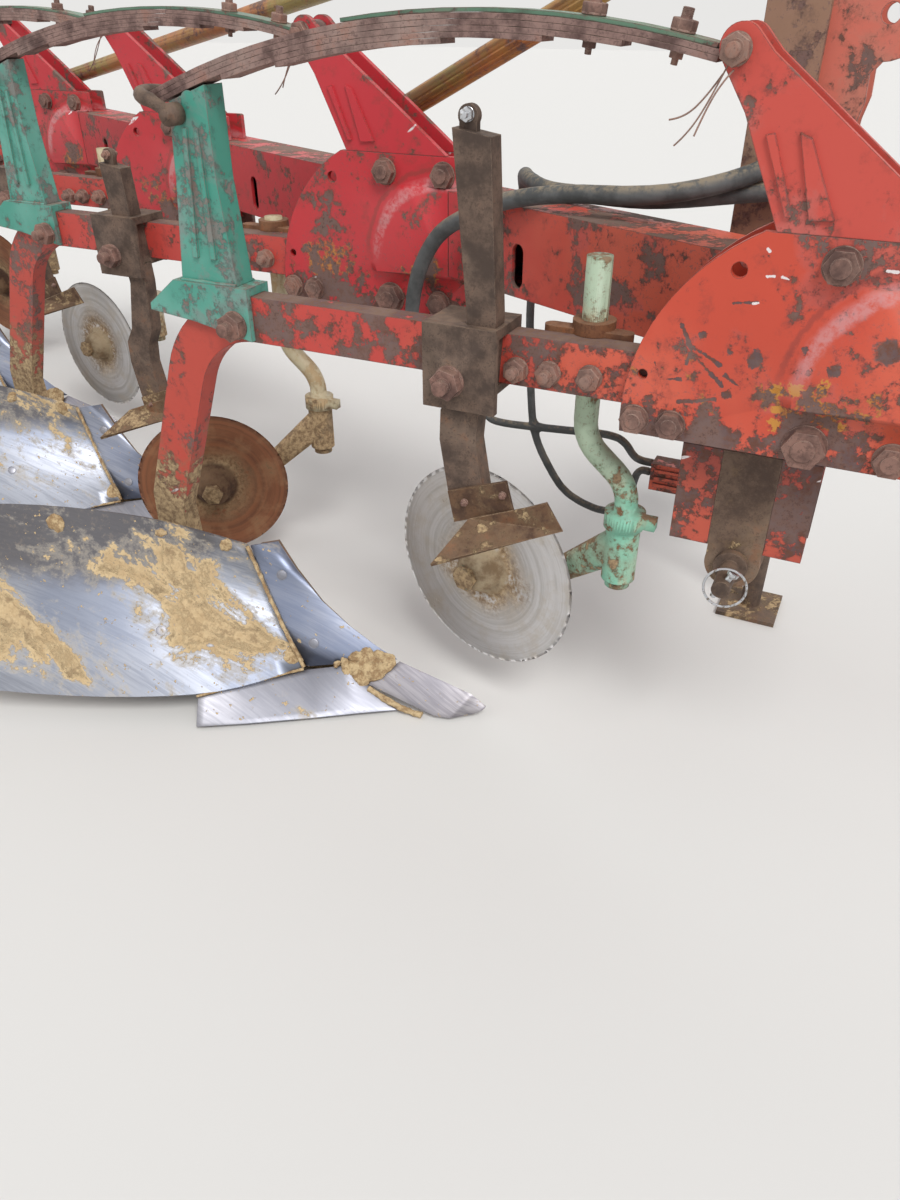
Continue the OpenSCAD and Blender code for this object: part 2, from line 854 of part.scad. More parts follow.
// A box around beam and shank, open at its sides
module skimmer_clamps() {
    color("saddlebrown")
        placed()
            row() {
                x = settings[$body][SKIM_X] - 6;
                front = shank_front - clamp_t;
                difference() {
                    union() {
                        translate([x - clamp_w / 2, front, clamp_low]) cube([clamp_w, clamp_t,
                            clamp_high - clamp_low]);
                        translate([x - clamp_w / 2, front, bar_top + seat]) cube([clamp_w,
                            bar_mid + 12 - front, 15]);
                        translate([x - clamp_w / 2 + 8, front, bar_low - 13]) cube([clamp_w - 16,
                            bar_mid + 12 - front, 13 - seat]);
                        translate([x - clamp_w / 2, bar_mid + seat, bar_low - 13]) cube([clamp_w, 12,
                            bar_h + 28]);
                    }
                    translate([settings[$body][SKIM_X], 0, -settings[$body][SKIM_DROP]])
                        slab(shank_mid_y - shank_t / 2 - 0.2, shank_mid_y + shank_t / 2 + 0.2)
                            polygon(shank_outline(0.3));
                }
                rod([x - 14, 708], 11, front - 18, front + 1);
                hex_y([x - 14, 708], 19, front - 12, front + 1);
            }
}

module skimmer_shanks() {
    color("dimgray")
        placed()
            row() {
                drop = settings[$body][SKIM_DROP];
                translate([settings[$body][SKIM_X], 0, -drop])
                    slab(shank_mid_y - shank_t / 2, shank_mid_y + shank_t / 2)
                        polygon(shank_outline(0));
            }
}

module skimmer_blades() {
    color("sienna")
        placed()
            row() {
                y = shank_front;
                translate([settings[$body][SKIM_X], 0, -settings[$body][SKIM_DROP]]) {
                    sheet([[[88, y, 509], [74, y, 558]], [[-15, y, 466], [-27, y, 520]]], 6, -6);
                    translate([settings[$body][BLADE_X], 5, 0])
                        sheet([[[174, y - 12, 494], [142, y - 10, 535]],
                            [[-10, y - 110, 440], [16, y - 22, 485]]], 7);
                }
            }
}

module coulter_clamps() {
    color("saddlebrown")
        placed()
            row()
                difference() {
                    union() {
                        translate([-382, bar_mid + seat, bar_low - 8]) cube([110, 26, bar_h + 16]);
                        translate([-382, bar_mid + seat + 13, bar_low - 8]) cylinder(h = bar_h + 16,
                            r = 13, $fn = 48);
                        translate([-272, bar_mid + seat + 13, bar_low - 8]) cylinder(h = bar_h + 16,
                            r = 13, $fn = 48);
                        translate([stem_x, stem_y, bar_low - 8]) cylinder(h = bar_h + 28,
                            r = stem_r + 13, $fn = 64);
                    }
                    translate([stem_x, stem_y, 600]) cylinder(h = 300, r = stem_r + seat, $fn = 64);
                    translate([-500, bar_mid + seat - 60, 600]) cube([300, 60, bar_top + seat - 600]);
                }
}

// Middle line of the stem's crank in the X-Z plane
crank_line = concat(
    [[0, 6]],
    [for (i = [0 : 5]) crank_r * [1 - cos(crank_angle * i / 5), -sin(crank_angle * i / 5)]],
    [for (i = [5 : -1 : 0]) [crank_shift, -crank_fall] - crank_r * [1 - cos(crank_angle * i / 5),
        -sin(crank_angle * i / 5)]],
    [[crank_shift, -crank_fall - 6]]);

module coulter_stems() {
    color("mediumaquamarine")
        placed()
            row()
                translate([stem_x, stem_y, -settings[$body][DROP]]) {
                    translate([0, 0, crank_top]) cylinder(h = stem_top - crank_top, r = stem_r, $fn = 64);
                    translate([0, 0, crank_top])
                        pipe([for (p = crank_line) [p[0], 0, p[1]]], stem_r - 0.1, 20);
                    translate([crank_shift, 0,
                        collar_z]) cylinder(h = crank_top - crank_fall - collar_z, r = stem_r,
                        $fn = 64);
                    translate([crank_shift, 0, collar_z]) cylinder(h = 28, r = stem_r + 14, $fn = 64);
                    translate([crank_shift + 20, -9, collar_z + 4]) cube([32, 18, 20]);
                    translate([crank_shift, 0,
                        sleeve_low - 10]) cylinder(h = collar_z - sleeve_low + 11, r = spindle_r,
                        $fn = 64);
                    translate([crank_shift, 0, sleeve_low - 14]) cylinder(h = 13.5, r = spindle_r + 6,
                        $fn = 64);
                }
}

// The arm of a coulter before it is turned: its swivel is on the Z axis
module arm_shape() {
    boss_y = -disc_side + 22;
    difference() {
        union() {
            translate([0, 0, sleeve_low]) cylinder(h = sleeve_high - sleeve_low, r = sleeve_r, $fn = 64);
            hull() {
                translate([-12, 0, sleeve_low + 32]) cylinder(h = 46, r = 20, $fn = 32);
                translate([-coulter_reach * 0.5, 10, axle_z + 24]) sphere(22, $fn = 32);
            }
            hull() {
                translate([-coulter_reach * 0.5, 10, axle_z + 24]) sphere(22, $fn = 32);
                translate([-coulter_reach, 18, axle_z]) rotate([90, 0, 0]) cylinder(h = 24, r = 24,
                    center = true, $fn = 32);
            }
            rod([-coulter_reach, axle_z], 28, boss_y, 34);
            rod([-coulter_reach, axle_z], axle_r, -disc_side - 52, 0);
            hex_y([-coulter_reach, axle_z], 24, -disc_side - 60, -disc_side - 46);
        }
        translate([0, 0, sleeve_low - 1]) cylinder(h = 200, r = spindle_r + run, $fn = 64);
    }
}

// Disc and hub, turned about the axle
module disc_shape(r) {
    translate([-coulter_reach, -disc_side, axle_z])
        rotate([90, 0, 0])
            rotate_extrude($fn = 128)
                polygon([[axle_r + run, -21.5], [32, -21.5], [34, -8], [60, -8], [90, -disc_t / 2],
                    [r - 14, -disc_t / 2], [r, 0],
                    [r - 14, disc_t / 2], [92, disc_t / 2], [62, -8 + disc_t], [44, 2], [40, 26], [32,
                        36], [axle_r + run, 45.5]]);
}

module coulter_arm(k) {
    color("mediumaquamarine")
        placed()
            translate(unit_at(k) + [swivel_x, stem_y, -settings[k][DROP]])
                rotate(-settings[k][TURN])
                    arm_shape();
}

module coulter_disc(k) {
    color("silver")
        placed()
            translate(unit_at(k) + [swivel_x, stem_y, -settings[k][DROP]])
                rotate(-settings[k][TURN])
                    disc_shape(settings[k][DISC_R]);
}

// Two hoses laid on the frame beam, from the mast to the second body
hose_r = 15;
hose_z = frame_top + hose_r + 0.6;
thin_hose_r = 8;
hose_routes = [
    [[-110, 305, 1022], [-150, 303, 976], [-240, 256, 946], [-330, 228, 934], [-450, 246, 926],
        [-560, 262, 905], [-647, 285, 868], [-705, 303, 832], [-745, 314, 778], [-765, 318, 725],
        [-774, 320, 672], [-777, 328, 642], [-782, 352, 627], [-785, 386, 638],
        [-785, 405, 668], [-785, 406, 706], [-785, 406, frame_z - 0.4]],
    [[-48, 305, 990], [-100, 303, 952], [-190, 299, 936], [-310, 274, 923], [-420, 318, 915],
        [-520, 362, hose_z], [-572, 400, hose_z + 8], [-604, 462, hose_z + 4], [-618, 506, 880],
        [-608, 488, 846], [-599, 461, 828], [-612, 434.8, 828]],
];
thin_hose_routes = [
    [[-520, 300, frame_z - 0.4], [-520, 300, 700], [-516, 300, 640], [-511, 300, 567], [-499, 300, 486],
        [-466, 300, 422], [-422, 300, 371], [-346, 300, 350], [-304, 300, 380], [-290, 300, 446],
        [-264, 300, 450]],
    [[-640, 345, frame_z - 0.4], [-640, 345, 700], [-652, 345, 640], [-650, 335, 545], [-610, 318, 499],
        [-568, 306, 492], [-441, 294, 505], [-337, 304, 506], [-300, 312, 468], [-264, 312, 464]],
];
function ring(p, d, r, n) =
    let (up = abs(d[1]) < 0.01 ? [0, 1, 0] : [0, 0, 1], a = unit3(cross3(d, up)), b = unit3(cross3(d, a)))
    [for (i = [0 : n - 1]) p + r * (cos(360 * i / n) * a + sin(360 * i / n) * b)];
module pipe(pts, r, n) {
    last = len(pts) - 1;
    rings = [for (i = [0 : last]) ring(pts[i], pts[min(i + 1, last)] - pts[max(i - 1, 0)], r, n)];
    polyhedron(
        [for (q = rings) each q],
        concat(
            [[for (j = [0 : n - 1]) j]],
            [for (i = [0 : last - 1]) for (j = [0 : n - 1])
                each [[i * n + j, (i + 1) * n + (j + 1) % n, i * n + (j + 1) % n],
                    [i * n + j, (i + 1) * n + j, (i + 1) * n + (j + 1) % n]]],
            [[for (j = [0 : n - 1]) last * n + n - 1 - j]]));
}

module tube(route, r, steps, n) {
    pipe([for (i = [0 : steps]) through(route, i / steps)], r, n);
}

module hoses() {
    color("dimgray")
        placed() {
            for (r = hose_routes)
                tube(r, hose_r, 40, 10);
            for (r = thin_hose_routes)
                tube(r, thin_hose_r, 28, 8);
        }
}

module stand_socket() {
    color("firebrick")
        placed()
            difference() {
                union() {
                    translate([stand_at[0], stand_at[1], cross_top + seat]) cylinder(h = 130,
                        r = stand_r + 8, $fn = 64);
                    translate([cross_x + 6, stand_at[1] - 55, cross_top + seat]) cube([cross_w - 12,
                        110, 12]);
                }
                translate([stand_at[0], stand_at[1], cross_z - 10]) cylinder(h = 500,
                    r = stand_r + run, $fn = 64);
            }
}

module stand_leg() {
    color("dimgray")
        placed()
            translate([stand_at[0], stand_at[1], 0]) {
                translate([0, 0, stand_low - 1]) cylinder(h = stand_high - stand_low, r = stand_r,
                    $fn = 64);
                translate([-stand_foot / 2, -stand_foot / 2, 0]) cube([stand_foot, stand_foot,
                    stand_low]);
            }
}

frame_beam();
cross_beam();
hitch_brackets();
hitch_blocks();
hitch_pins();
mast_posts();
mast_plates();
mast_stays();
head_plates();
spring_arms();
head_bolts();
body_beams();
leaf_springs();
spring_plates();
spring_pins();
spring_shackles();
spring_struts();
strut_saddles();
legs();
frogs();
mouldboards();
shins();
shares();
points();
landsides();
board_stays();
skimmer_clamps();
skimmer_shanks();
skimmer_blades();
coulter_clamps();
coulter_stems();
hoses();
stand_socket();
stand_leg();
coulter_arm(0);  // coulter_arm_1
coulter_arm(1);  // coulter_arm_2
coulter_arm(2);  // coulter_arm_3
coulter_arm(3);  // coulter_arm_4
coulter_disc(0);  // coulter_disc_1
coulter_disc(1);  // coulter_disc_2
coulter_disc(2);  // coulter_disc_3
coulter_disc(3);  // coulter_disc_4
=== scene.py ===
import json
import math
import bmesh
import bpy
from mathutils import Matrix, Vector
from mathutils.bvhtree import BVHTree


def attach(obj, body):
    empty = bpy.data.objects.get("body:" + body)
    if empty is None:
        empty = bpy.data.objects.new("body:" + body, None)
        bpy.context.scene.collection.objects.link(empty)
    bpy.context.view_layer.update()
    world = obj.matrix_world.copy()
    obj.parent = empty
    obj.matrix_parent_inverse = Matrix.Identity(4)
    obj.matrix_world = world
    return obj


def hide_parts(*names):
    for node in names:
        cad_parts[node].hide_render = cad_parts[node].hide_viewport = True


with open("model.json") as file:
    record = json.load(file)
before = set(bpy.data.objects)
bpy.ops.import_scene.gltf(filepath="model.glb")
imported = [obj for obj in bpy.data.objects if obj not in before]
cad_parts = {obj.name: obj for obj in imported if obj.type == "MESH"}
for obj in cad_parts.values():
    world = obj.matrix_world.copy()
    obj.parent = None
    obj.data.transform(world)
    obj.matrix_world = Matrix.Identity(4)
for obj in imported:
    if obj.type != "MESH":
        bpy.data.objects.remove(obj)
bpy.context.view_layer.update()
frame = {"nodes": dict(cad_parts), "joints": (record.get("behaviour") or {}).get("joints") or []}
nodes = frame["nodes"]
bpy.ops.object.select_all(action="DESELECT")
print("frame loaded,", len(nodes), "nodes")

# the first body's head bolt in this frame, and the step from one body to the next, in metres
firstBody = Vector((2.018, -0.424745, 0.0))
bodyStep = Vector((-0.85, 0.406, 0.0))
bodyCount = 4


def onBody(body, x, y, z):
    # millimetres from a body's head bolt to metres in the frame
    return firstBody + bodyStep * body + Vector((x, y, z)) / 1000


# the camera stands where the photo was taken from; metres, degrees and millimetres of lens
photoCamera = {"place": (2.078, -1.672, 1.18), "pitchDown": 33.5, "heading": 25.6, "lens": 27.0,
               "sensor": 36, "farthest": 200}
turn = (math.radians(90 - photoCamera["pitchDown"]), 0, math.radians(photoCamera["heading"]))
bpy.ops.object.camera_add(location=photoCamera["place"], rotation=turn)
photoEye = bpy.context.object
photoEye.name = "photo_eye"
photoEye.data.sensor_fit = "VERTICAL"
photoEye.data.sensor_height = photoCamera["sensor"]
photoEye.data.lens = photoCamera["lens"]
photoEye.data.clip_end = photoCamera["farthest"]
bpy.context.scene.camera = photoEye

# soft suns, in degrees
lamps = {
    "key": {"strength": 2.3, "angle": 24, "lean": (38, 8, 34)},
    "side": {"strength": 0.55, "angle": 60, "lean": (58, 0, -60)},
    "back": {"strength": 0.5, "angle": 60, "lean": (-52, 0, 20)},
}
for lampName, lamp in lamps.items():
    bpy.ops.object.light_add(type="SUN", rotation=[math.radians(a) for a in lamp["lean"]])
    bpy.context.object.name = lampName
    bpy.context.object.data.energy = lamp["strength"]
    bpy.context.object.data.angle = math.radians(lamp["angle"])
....
__WORK TO DO__: Copy out exactly the lines running from the one with "frame_beam();" to the one with "in imported if", including both ends, and nothing more.

__ANSWER TO THE TASK__:
frame_beam();
cross_beam();
hitch_brackets();
hitch_blocks();
hitch_pins();
mast_posts();
mast_plates();
mast_stays();
head_plates();
spring_arms();
head_bolts();
body_beams();
leaf_springs();
spring_plates();
spring_pins();
spring_shackles();
spring_struts();
strut_saddles();
legs();
frogs();
mouldboards();
shins();
shares();
points();
landsides();
board_stays();
skimmer_clamps();
skimmer_shanks();
skimmer_blades();
coulter_clamps();
coulter_stems();
hoses();
stand_socket();
stand_leg();
coulter_arm(0);  // coulter_arm_1
coulter_arm(1);  // coulter_arm_2
coulter_arm(2);  // coulter_arm_3
coulter_arm(3);  // coulter_arm_4
coulter_disc(0);  // coulter_disc_1
coulter_disc(1);  // coulter_disc_2
coulter_disc(2);  // coulter_disc_3
coulter_disc(3);  // coulter_disc_4
=== scene.py ===
import json
import math
import bmesh
import bpy
from mathutils import Matrix, Vector
from mathutils.bvhtree import BVHTree


def attach(obj, body):
    empty = bpy.data.objects.get("body:" + body)
    if empty is None:
        empty = bpy.data.objects.new("body:" + body, None)
        bpy.context.scene.collection.objects.link(empty)
    bpy.context.view_layer.update()
    world = obj.matrix_world.copy()
    obj.parent = empty
    obj.matrix_parent_inverse = Matrix.Identity(4)
    obj.matrix_world = world
    return obj


def hide_parts(*names):
    for node in names:
        cad_parts[node].hide_render = cad_parts[node].hide_viewport = True


with open("model.json") as file:
    record = json.load(file)
before = set(bpy.data.objects)
bpy.ops.import_scene.gltf(filepath="model.glb")
imported = [obj for obj in bpy.data.objects if obj not in before]
cad_parts = {obj.name: obj for obj in imported if obj.type == "MESH"}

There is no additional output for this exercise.